PROVIDED MATERIAL:
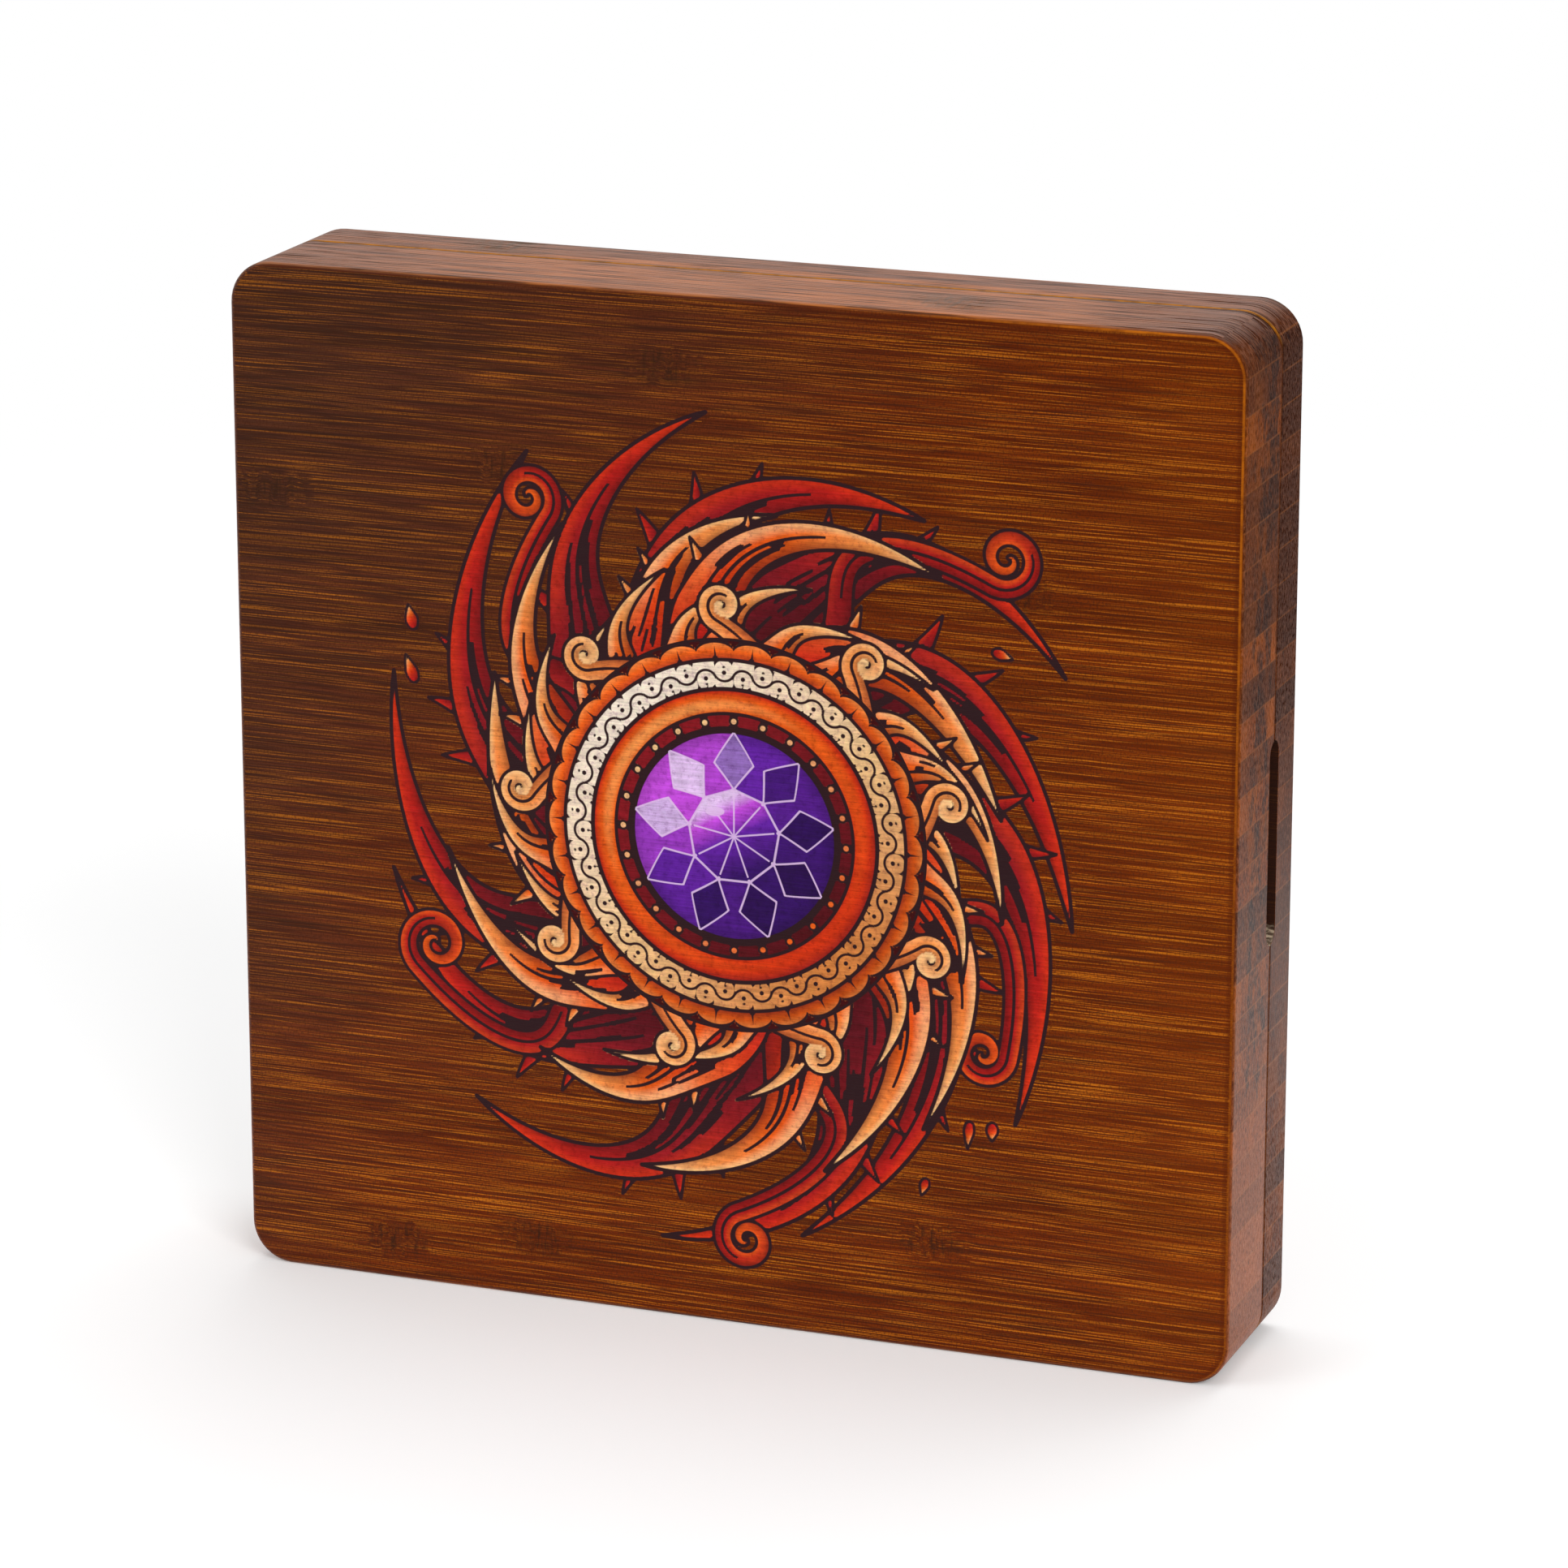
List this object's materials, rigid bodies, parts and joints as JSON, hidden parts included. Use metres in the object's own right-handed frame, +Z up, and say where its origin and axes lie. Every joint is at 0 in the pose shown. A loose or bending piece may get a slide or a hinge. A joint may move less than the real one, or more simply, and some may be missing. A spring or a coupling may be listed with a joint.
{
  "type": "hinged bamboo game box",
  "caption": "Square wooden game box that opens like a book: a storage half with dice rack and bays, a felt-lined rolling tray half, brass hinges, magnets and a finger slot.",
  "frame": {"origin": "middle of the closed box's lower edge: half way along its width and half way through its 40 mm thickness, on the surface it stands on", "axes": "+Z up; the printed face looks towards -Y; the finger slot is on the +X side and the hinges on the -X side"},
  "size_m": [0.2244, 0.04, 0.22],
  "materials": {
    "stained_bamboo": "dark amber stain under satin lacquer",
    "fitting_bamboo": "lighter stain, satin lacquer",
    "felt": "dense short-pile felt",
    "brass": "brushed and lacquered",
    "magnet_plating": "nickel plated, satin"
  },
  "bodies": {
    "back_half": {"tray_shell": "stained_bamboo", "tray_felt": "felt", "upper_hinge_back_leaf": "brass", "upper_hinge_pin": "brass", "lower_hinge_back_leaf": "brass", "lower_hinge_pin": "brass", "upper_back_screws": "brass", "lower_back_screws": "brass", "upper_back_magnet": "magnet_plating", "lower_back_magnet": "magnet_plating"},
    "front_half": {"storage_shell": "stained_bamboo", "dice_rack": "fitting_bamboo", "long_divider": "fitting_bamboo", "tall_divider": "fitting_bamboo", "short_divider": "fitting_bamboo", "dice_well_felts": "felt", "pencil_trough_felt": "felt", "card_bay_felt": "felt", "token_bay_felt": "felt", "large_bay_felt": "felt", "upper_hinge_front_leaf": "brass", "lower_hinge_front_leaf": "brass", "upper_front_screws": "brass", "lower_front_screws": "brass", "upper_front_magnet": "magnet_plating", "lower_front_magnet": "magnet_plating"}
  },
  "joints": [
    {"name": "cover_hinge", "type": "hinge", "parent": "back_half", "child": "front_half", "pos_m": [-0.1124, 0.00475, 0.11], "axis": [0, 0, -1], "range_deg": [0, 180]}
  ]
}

TASK GOAL: Write out every line of the material again, exactly as it reads.

ANSWER BELOW:
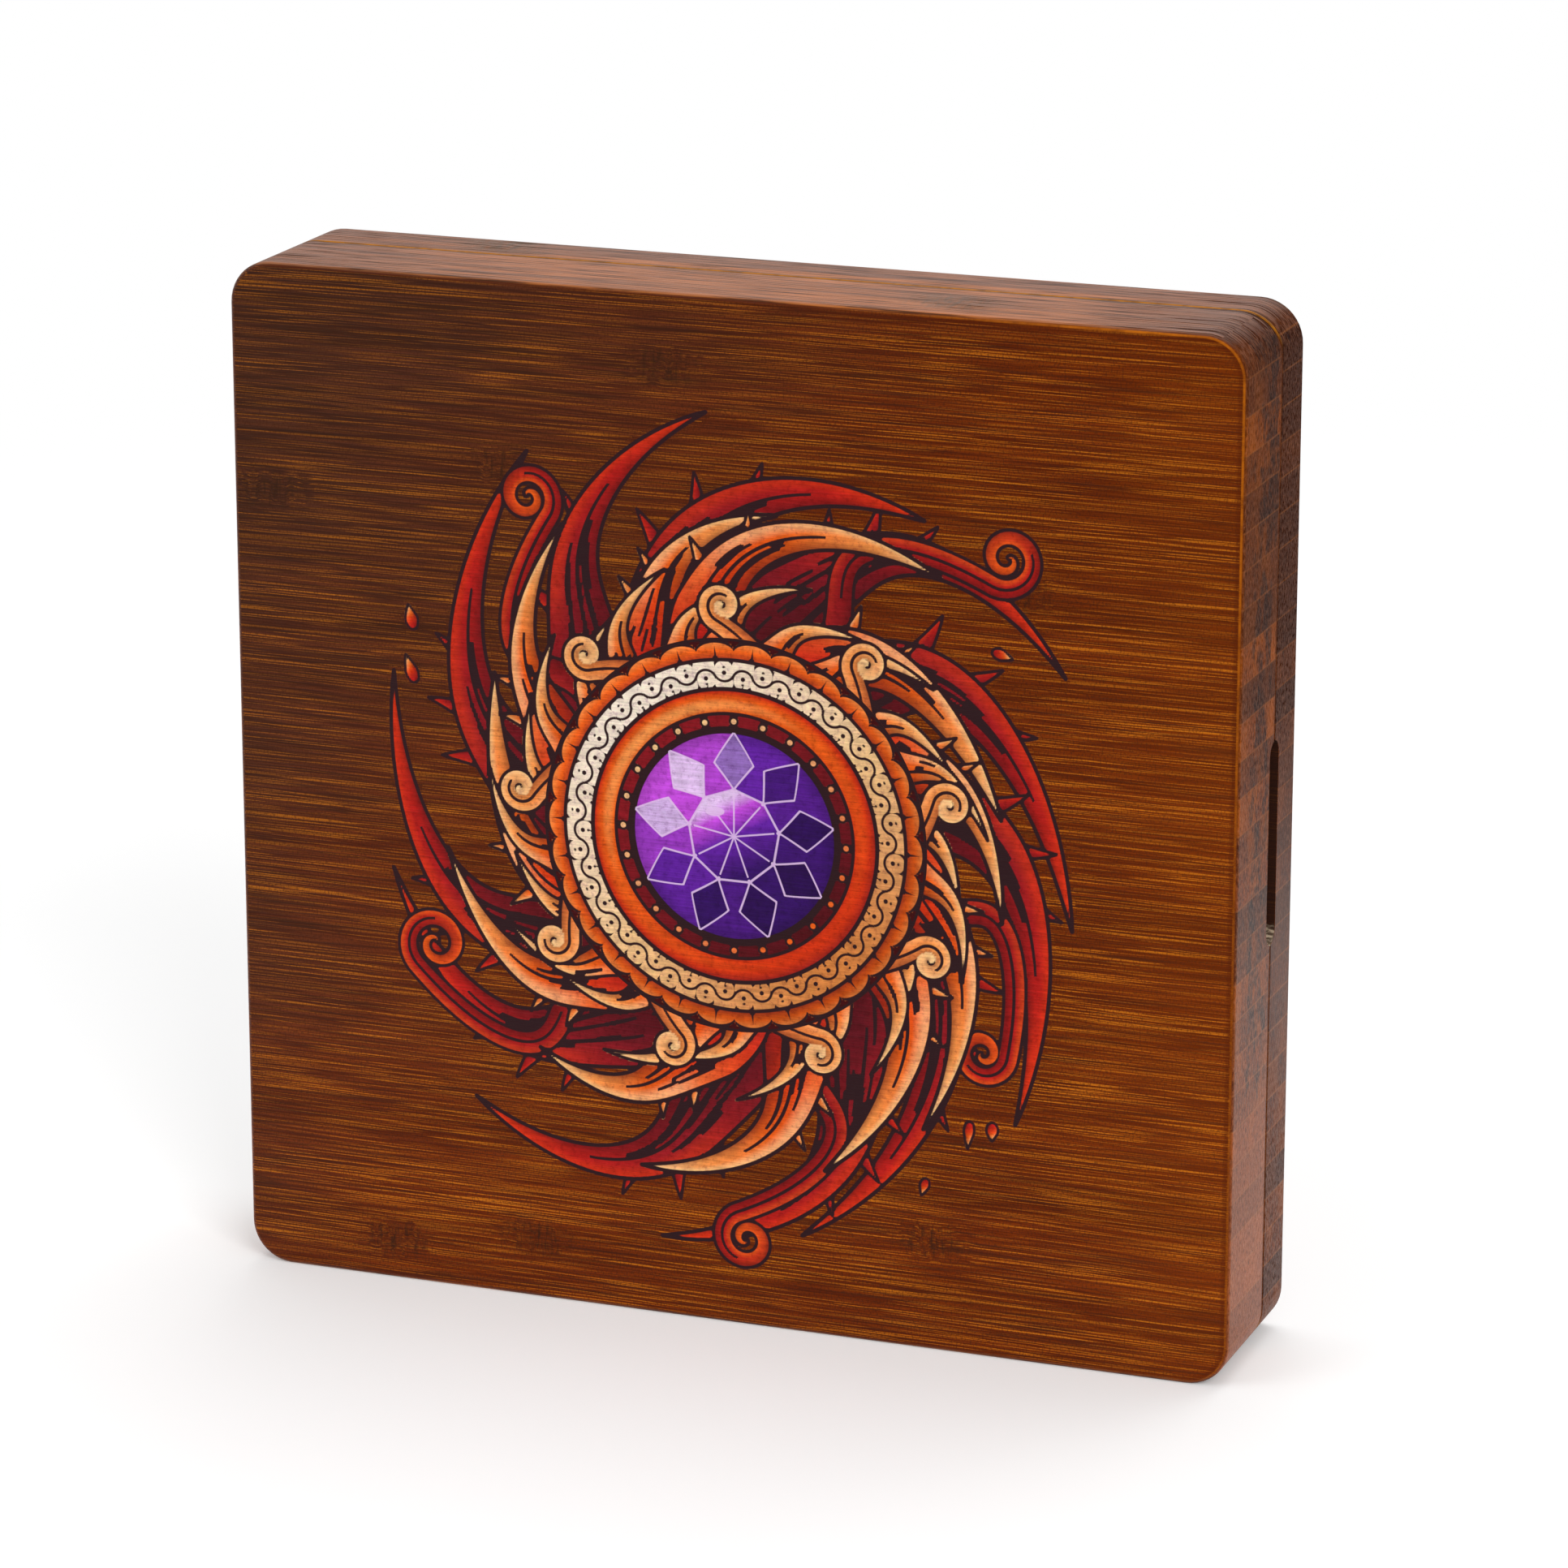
List this object's materials, rigid bodies, parts and joints as JSON, hidden parts included. Use metres in the object's own right-handed frame, +Z up, and say where its origin and axes lie. Every joint is at 0 in the pose shown. A loose or bending piece may get a slide or a hinge. A joint may move less than the real one, or more simply, and some may be missing. A spring or a coupling may be listed with a joint.
{
  "type": "hinged bamboo game box",
  "caption": "Square wooden game box that opens like a book: a storage half with dice rack and bays, a felt-lined rolling tray half, brass hinges, magnets and a finger slot.",
  "frame": {"origin": "middle of the closed box's lower edge: half way along its width and half way through its 40 mm thickness, on the surface it stands on", "axes": "+Z up; the printed face looks towards -Y; the finger slot is on the +X side and the hinges on the -X side"},
  "size_m": [0.2244, 0.04, 0.22],
  "materials": {
    "stained_bamboo": "dark amber stain under satin lacquer",
    "fitting_bamboo": "lighter stain, satin lacquer",
    "felt": "dense short-pile felt",
    "brass": "brushed and lacquered",
    "magnet_plating": "nickel plated, satin"
  },
  "bodies": {
    "back_half": {"tray_shell": "stained_bamboo", "tray_felt": "felt", "upper_hinge_back_leaf": "brass", "upper_hinge_pin": "brass", "lower_hinge_back_leaf": "brass", "lower_hinge_pin": "brass", "upper_back_screws": "brass", "lower_back_screws": "brass", "upper_back_magnet": "magnet_plating", "lower_back_magnet": "magnet_plating"},
    "front_half": {"storage_shell": "stained_bamboo", "dice_rack": "fitting_bamboo", "long_divider": "fitting_bamboo", "tall_divider": "fitting_bamboo", "short_divider": "fitting_bamboo", "dice_well_felts": "felt", "pencil_trough_felt": "felt", "card_bay_felt": "felt", "token_bay_felt": "felt", "large_bay_felt": "felt", "upper_hinge_front_leaf": "brass", "lower_hinge_front_leaf": "brass", "upper_front_screws": "brass", "lower_front_screws": "brass", "upper_front_magnet": "magnet_plating", "lower_front_magnet": "magnet_plating"}
  },
  "joints": [
    {"name": "cover_hinge", "type": "hinge", "parent": "back_half", "child": "front_half", "pos_m": [-0.1124, 0.00475, 0.11], "axis": [0, 0, -1], "range_deg": [0, 180]}
  ]
}